PRoto.pl: Jak ocenia Pani aktywność polskich polityków w mediach społecznościowych? Raporty pokazują, że po wyborach zazwyczaj zapada cisza…
Agnieszka Rzemińska, Vanguard PR: Analizując zeszłoroczną kampanię wyborczą można szczerze powiedzieć, że internet wciąż nie cieszy się dużą popularnością wśród polityków. Skromna aktywność kandydatów lub wręcz ich nieobecność w mediach społecznościowych pokazuje, że polscy politycy cały czas nie wierzą w skuteczność tego medium w docieraniu do wyborcy. A to duży błąd. W chwili obecnej niemal co drugi internauta uważa serwisy społecznościowe za współczesne i wiarygodne źródło informacji o ważnych wydarzeniach społecznych i politycznych. Jeżeli już jakiś polityk pojawia się na Facebooku to zazwyczaj jego aktywność jest dość słaba, charakteryzuje się brakiem reakcji i małym angażowaniem fanów. Wzmożone działania można zaobserwować w trakcie kampanii wyborczej, później wszystko cichnie. Są jednak politycy tacy jak Korwin Mikke czy Janusz Palikot, którzy social media traktują poważnie i aktywnie w nich działają. Janusz Palikot jest bez wątpienia jednym z bardziej wyróżniających się polityków, barwnym i wyrazistym.
PRoto.pl: W przypadku Janusza Palikota okazało się, że w mediach rozpętała się burza dotycząca nieoficjalnego profilu. Jak można radzić sobie z takimi sytuacjami? Rzeczywistość pokazuje, że system zgłaszania fałszywych profili na FB nie działa jak należy.
ARz: Jeżeli już decydujemy się na posiadanie fanpage’a na FB to musimy mieć świadomość zagrożeń jakie to ze sobą niesie. Najlepszym sposobem jest stały monitoring i sprawdzanie na bieżąco co się gdzie pojawia i skąd zostały zaczerpnięte treści. Zgłaszanie nadużyć i nieprawidłowości oraz fałszywych profili jest konieczne i trzeba reagować natychmiast, a nie czekać do momentu gdy sytuacja wymknie się spod kontroli. Warto też przemyśleć jak informować swoich odbiorców o posiadanym oficjalnym profilu.

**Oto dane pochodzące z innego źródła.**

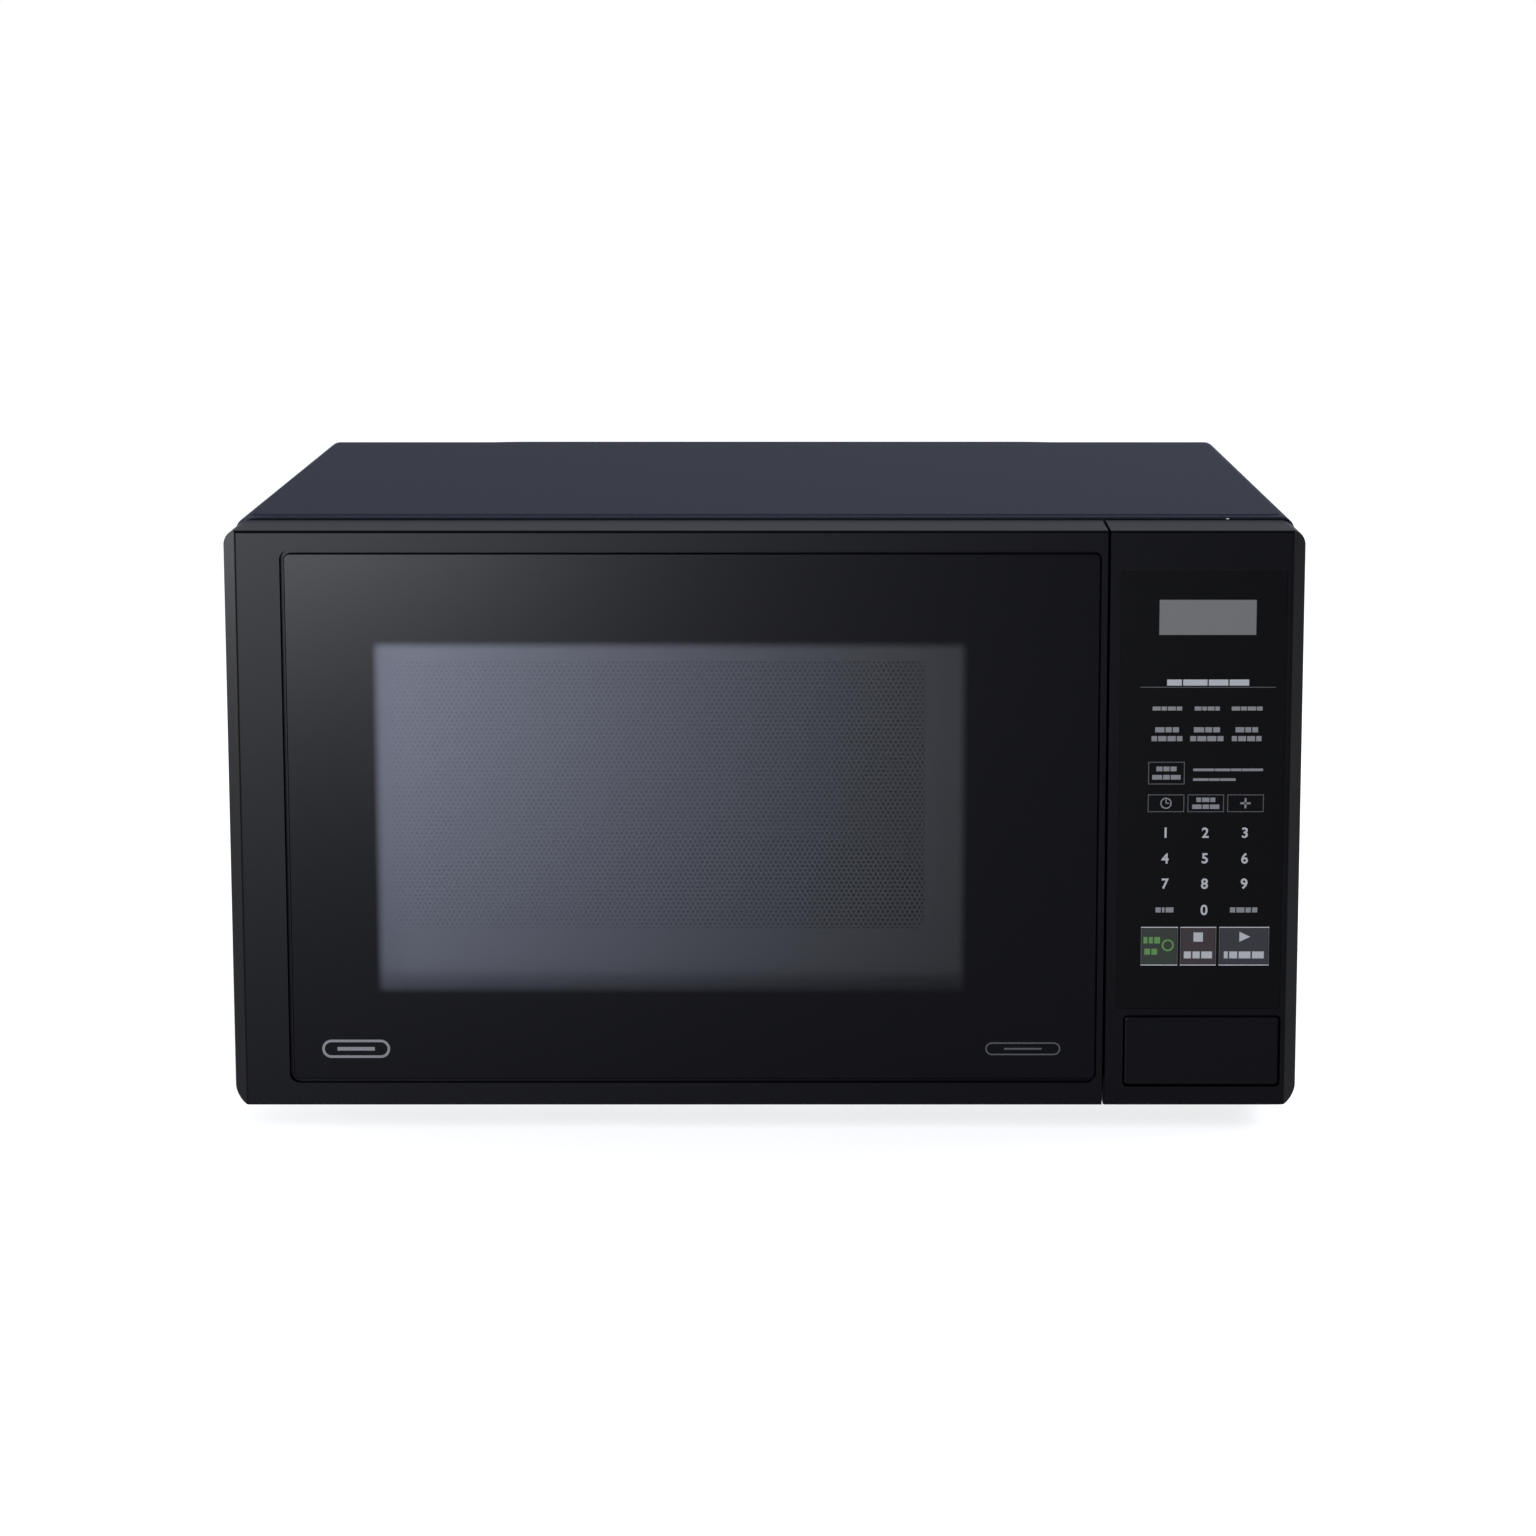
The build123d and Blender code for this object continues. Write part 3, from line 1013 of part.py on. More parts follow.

PRoto.pl: Czy Janusz Palikot dobrze wybrnął z tej sytuacji? Udało mu się obronić twarz w mediach i wśród społeczności interenetowej, która przecież jest trzonem jego elektoratu.
Arz: Te „kompromitujące” informacje, które pojawiły się na jego profilu poruszyły szeroko opinię publiczną, ale wizerunkowo nie zaszkodziły samemu Palikotowi. Powiedziałbym wręcz, że cała historia bardzo do niego pasuje. Podanie do opinii publicznej informacji o tym, że profil nie jest oficjalny wyjaśniło całą sytuację. Nie obyło się oczywiście bez negatywnych komentarzy.
PRoto.pl: W sieci jakiś czas temu kwitło zjawisko handlu domenami o atrakcyjnych nazwach. Czy tego samo możemy się spodziewać na FB? Mamy już przecież farmy fanów wystawiane w serwisach aukcyjnych… Czy są jakieś możliwości kształtowania wizerunku marki na nieoficjalnych fanpage’ach? Wreszcie – co zrobić, żeby nasza oficjalna stroną byłą tą na którą użytkownik FB trafi od razu?
ARz: Można umieszczać o tym informacje na swojej stronie internetowej z widgetem kierującym bezpośrednio do oficjalnego profilu. Niestety zjawisko sprzedaży fanów na portalach aukcyjnych jest faktem, podobnie niestety może stać się z całymi fanpag’eami. Trzeba zawsze reagować i zgłaszać wszystkie takie nadużycia. Na fanpage, które są nieoficjalnymi stronami, zakładanymi przez „fanów” nie mamy większego wpływu.